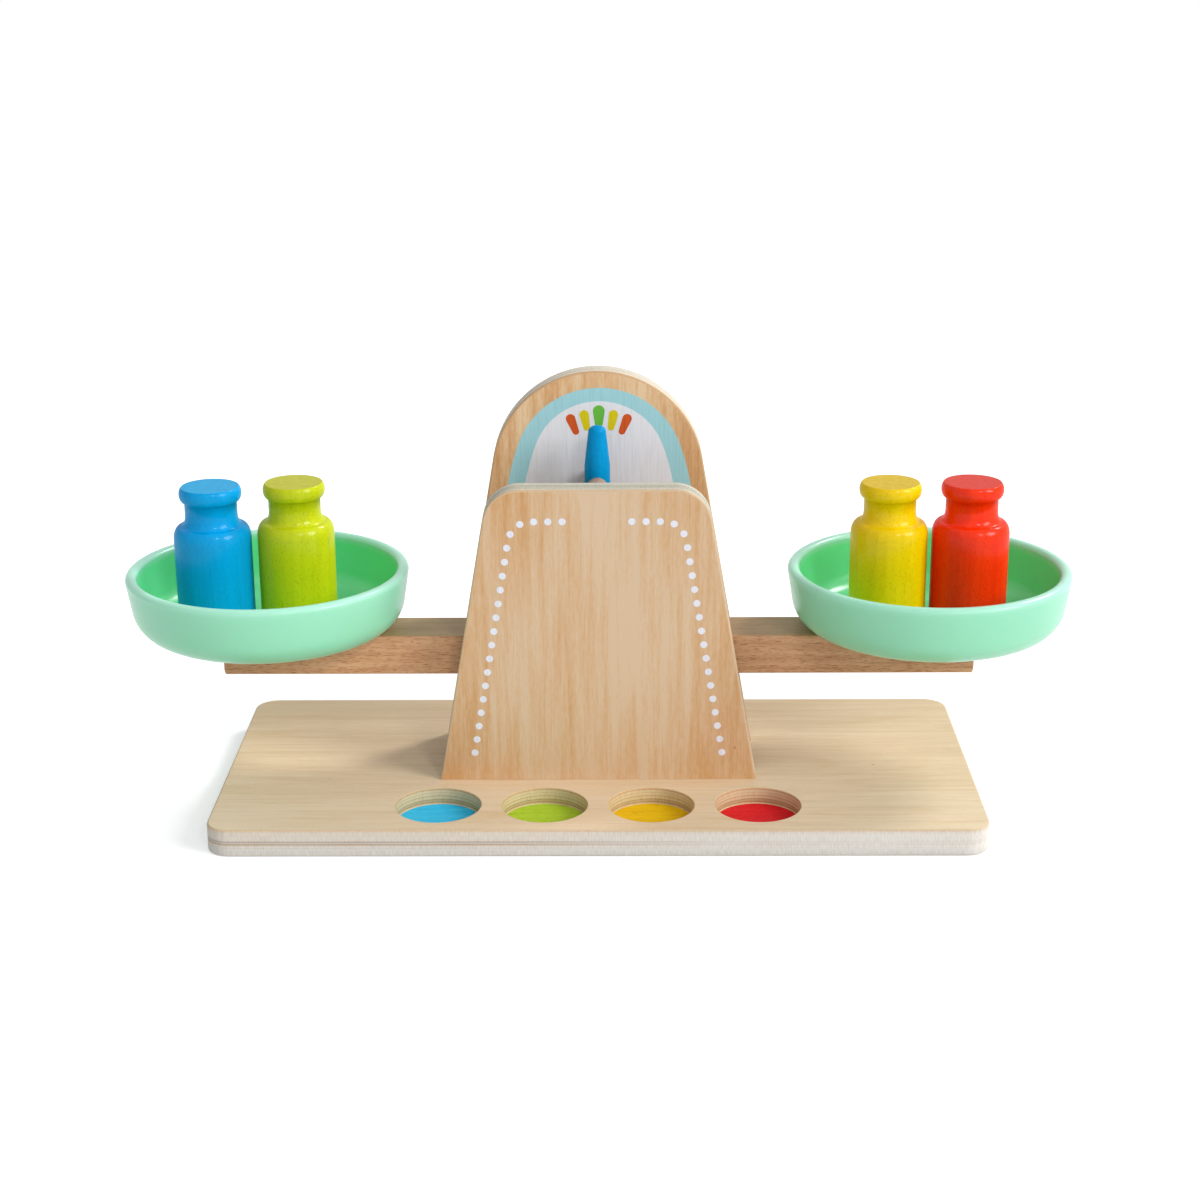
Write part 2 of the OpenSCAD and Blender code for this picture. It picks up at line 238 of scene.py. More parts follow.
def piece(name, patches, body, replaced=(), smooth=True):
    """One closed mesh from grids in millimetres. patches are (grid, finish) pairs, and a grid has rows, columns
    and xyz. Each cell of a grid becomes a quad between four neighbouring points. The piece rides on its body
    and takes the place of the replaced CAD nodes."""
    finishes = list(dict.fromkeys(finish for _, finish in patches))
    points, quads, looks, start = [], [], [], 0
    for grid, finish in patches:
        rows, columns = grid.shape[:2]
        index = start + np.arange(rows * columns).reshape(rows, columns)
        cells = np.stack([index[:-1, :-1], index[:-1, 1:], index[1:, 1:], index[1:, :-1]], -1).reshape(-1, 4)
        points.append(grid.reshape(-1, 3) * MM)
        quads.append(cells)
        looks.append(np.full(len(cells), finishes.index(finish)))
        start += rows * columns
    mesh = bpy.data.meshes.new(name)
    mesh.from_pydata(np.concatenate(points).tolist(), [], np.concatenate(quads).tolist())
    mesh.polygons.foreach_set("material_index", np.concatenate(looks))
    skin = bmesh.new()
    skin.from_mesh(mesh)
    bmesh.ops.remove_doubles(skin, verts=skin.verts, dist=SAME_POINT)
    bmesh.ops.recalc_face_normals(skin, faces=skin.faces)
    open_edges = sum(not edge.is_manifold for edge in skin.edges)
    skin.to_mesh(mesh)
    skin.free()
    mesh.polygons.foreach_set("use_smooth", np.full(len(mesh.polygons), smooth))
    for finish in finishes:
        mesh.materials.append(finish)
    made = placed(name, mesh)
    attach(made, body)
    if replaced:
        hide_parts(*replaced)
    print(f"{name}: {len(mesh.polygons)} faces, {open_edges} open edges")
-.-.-
_Exercise aim_: Every line of the material must be returned exactly as it appears.

_Answer to the exercise_:
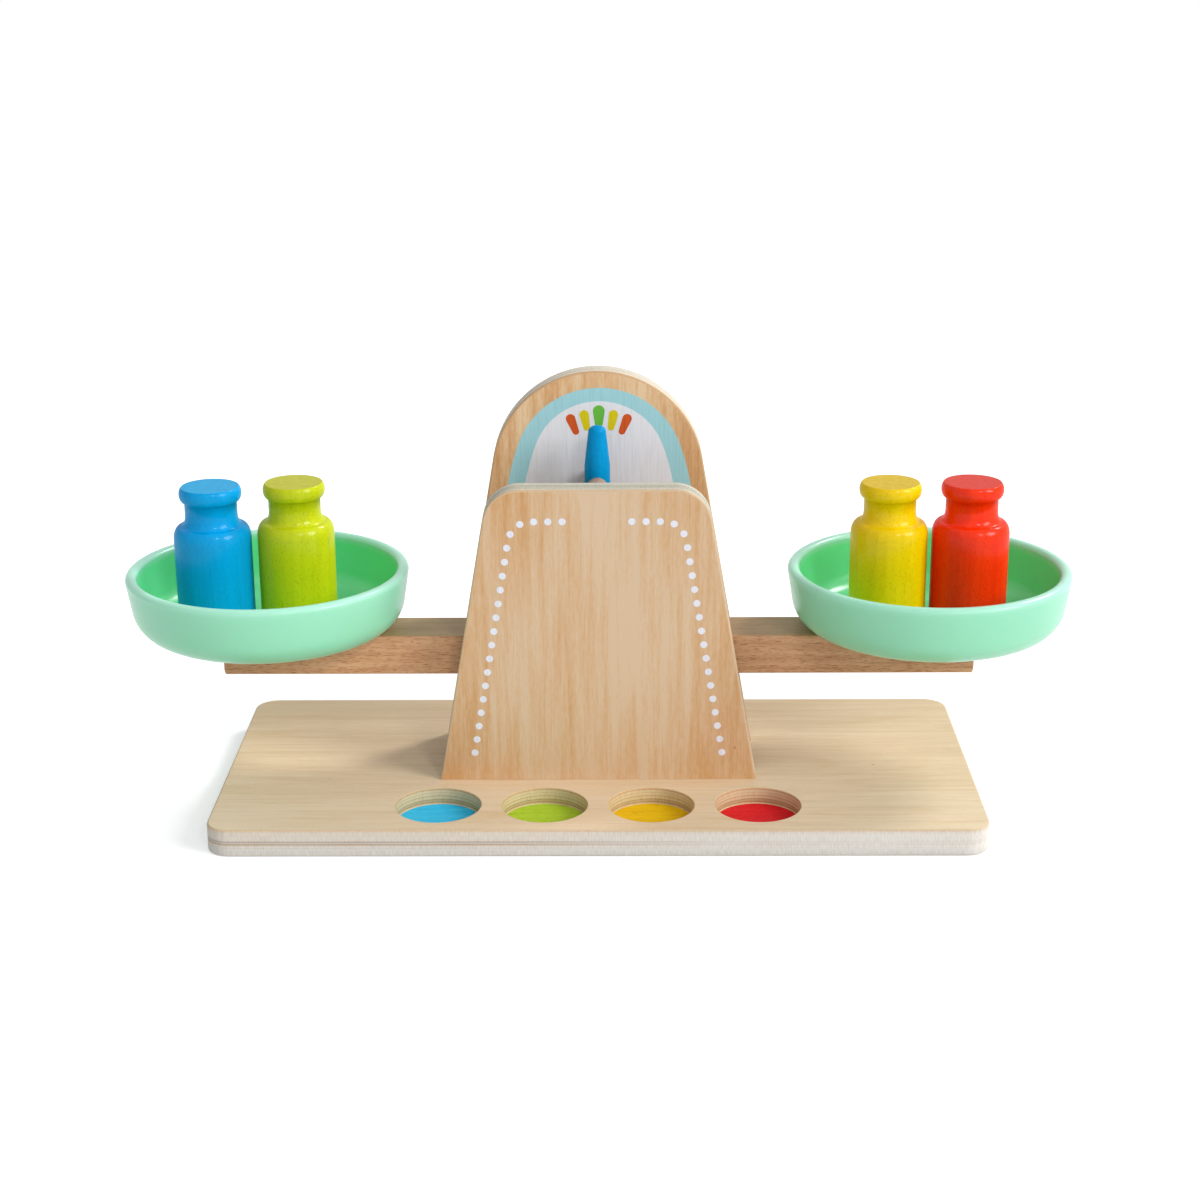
Write part 2 of the OpenSCAD and Blender code for this picture. It picks up at line 238 of scene.py. More parts follow.
def piece(name, patches, body, replaced=(), smooth=True):
    """One closed mesh from grids in millimetres. patches are (grid, finish) pairs, and a grid has rows, columns
    and xyz. Each cell of a grid becomes a quad between four neighbouring points. The piece rides on its body
    and takes the place of the replaced CAD nodes."""
    finishes = list(dict.fromkeys(finish for _, finish in patches))
    points, quads, looks, start = [], [], [], 0
    for grid, finish in patches:
        rows, columns = grid.shape[:2]
        index = start + np.arange(rows * columns).reshape(rows, columns)
        cells = np.stack([index[:-1, :-1], index[:-1, 1:], index[1:, 1:], index[1:, :-1]], -1).reshape(-1, 4)
        points.append(grid.reshape(-1, 3) * MM)
        quads.append(cells)
        looks.append(np.full(len(cells), finishes.index(finish)))
        start += rows * columns
    mesh = bpy.data.meshes.new(name)
    mesh.from_pydata(np.concatenate(points).tolist(), [], np.concatenate(quads).tolist())
    mesh.polygons.foreach_set("material_index", np.concatenate(looks))
    skin = bmesh.new()
    skin.from_mesh(mesh)
    bmesh.ops.remove_doubles(skin, verts=skin.verts, dist=SAME_POINT)
    bmesh.ops.recalc_face_normals(skin, faces=skin.faces)
    open_edges = sum(not edge.is_manifold for edge in skin.edges)
    skin.to_mesh(mesh)
    skin.free()
    mesh.polygons.foreach_set("use_smooth", np.full(len(mesh.polygons), smooth))
    for finish in finishes:
        mesh.materials.append(finish)
    made = placed(name, mesh)
    attach(made, body)
    if replaced:
        hide_parts(*replaced)
    print(f"{name}: {len(mesh.polygons)} faces, {open_edges} open edges")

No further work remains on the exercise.